Your task is to copy the lines between the line containing "rim_wall = pocket_wall(250, 330, 0.6, POCKET_WALL" and the line containing "for node in", counting both of those lines, and to emit nothing more.

*Exercise material*:
* * * * *

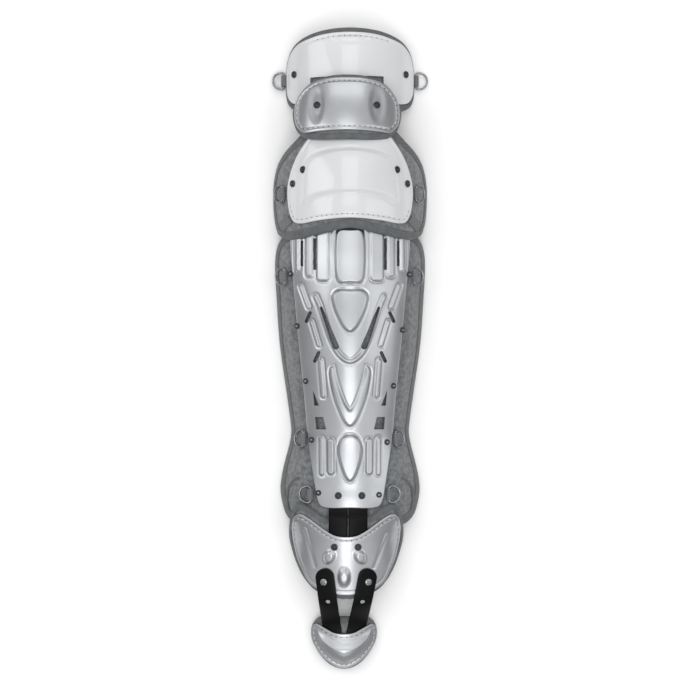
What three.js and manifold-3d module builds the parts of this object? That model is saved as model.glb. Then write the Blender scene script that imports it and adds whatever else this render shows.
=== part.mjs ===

* * * * *

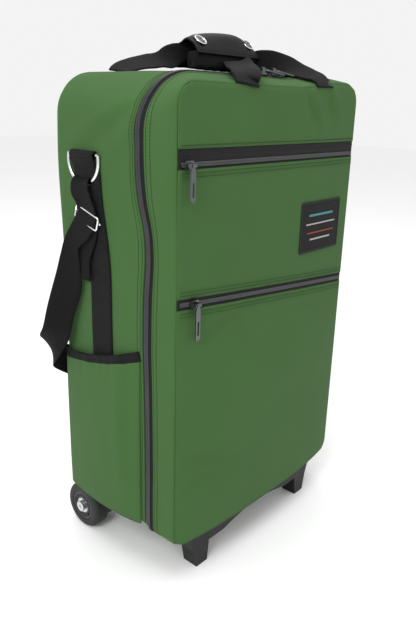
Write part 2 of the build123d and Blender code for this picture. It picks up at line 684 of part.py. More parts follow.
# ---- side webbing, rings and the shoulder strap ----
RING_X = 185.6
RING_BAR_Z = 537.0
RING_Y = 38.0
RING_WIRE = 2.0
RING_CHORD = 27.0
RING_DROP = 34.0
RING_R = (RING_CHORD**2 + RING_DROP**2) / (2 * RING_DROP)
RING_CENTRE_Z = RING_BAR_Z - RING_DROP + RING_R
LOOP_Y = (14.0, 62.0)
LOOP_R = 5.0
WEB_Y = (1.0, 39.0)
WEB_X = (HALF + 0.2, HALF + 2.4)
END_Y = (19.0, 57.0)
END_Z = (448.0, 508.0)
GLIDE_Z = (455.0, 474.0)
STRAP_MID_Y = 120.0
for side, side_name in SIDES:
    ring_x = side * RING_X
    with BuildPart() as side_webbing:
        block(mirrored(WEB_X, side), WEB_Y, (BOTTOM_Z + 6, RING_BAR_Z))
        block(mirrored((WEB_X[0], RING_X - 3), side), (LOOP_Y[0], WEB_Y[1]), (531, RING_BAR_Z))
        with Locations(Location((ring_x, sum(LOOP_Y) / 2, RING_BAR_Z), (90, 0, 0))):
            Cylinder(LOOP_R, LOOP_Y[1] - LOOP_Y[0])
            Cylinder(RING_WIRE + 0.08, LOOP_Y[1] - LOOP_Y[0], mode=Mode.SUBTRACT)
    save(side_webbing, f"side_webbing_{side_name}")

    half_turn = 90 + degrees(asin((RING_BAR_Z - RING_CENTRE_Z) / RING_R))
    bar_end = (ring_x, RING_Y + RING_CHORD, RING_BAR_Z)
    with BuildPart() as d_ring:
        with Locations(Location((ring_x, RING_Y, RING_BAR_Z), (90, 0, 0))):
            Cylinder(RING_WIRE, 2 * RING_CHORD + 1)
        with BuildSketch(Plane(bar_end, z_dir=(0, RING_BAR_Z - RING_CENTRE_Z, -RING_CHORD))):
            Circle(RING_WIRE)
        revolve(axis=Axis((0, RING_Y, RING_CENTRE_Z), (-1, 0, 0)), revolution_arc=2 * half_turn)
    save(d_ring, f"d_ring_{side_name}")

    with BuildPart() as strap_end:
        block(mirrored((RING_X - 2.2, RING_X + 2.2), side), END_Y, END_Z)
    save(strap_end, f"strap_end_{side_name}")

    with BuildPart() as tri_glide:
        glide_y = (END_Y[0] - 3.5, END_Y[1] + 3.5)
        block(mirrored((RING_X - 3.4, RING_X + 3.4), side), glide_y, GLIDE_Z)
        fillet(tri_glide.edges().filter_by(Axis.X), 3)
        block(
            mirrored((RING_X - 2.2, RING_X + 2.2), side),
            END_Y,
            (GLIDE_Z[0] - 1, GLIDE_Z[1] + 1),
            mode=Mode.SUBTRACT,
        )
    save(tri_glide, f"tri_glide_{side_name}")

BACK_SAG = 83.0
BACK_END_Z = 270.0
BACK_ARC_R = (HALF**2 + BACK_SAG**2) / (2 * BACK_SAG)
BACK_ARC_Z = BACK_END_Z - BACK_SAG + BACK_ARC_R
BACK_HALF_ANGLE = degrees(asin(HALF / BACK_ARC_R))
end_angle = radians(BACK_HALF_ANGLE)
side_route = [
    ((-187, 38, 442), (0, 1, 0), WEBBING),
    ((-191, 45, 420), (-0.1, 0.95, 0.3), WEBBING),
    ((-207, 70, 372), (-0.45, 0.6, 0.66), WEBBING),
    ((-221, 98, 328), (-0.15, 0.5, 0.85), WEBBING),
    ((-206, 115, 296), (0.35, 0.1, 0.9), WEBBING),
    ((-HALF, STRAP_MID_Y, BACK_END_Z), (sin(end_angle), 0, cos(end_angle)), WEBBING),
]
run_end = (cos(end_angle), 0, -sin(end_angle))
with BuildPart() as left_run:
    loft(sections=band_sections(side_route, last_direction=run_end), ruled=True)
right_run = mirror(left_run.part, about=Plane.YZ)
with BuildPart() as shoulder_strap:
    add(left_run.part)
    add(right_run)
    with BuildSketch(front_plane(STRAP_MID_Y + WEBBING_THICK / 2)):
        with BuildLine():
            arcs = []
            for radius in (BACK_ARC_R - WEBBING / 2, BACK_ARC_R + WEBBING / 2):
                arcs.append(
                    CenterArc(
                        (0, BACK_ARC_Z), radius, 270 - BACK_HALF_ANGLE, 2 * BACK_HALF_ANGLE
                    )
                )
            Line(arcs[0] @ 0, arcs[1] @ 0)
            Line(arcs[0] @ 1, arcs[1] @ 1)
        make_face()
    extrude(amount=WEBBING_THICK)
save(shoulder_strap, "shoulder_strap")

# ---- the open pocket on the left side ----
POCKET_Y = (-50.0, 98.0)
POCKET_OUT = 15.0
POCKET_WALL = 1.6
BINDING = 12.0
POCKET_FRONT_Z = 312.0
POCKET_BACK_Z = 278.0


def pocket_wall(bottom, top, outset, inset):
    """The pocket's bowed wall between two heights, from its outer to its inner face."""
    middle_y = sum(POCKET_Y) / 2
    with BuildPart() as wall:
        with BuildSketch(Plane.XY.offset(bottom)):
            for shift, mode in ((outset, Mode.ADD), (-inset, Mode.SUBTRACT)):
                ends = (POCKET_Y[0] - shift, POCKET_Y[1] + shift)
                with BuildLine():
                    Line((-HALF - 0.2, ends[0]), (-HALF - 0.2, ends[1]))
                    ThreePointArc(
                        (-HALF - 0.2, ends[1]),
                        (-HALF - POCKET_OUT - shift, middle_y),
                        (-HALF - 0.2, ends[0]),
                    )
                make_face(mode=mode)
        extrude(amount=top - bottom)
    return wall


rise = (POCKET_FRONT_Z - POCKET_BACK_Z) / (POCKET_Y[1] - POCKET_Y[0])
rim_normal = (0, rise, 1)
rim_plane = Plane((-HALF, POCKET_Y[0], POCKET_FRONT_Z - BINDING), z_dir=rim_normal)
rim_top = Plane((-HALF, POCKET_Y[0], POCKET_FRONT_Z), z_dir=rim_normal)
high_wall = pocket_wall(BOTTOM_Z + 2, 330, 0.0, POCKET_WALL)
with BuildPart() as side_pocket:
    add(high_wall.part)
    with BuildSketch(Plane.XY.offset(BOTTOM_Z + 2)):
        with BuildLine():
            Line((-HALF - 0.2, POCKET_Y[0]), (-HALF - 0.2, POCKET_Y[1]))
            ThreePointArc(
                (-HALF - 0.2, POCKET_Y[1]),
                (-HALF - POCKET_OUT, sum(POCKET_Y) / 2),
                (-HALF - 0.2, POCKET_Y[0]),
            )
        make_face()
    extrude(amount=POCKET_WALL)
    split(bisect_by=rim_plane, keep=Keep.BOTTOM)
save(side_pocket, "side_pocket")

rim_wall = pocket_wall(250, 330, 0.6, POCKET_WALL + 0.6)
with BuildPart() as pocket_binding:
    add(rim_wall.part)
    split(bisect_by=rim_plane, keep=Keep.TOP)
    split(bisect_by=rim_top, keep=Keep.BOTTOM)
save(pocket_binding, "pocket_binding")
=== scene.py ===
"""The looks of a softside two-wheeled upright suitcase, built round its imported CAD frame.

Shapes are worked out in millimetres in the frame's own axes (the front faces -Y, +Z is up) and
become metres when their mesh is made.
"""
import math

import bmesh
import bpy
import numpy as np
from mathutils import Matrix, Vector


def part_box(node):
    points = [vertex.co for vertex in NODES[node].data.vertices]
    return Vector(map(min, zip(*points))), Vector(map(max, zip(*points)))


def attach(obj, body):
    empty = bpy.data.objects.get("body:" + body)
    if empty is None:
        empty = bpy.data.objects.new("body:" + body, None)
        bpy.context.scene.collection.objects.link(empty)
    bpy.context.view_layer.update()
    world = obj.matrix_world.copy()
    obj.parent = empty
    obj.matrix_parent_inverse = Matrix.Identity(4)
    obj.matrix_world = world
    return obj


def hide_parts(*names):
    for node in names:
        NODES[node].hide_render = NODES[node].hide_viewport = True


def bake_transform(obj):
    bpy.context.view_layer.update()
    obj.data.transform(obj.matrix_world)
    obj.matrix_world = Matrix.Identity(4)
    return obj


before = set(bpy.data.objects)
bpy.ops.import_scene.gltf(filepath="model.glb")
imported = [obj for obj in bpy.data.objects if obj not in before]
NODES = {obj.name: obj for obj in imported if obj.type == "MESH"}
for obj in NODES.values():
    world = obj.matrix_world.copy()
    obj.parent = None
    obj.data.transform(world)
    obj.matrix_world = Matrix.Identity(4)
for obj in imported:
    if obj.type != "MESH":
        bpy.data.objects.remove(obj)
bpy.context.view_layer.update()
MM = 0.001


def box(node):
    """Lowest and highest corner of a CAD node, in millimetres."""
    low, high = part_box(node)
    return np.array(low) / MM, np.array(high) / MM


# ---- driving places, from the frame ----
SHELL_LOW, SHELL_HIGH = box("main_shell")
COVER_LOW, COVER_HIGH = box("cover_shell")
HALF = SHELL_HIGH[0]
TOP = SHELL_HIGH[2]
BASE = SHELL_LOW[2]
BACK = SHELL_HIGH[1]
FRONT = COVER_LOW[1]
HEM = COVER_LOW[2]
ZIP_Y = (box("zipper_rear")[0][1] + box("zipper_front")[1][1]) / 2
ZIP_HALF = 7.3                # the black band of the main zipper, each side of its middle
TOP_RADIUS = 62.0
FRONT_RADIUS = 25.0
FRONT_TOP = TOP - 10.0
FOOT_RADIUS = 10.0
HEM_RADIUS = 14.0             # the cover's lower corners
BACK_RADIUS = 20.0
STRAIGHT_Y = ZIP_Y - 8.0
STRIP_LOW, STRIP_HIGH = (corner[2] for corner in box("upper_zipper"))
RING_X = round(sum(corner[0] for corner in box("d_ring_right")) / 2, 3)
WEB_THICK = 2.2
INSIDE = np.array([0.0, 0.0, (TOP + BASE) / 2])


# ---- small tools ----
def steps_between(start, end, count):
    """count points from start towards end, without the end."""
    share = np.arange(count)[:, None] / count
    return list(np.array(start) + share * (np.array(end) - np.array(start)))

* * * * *

*The output*:
rim_wall = pocket_wall(250, 330, 0.6, POCKET_WALL + 0.6)
with BuildPart() as pocket_binding:
    add(rim_wall.part)
    split(bisect_by=rim_plane, keep=Keep.TOP)
    split(bisect_by=rim_top, keep=Keep.BOTTOM)
save(pocket_binding, "pocket_binding")
=== scene.py ===
"""The looks of a softside two-wheeled upright suitcase, built round its imported CAD frame.

Shapes are worked out in millimetres in the frame's own axes (the front faces -Y, +Z is up) and
become metres when their mesh is made.
"""
import math

import bmesh
import bpy
import numpy as np
from mathutils import Matrix, Vector


def part_box(node):
    points = [vertex.co for vertex in NODES[node].data.vertices]
    return Vector(map(min, zip(*points))), Vector(map(max, zip(*points)))


def attach(obj, body):
    empty = bpy.data.objects.get("body:" + body)
    if empty is None:
        empty = bpy.data.objects.new("body:" + body, None)
        bpy.context.scene.collection.objects.link(empty)
    bpy.context.view_layer.update()
    world = obj.matrix_world.copy()
    obj.parent = empty
    obj.matrix_parent_inverse = Matrix.Identity(4)
    obj.matrix_world = world
    return obj


def hide_parts(*names):
    for node in names:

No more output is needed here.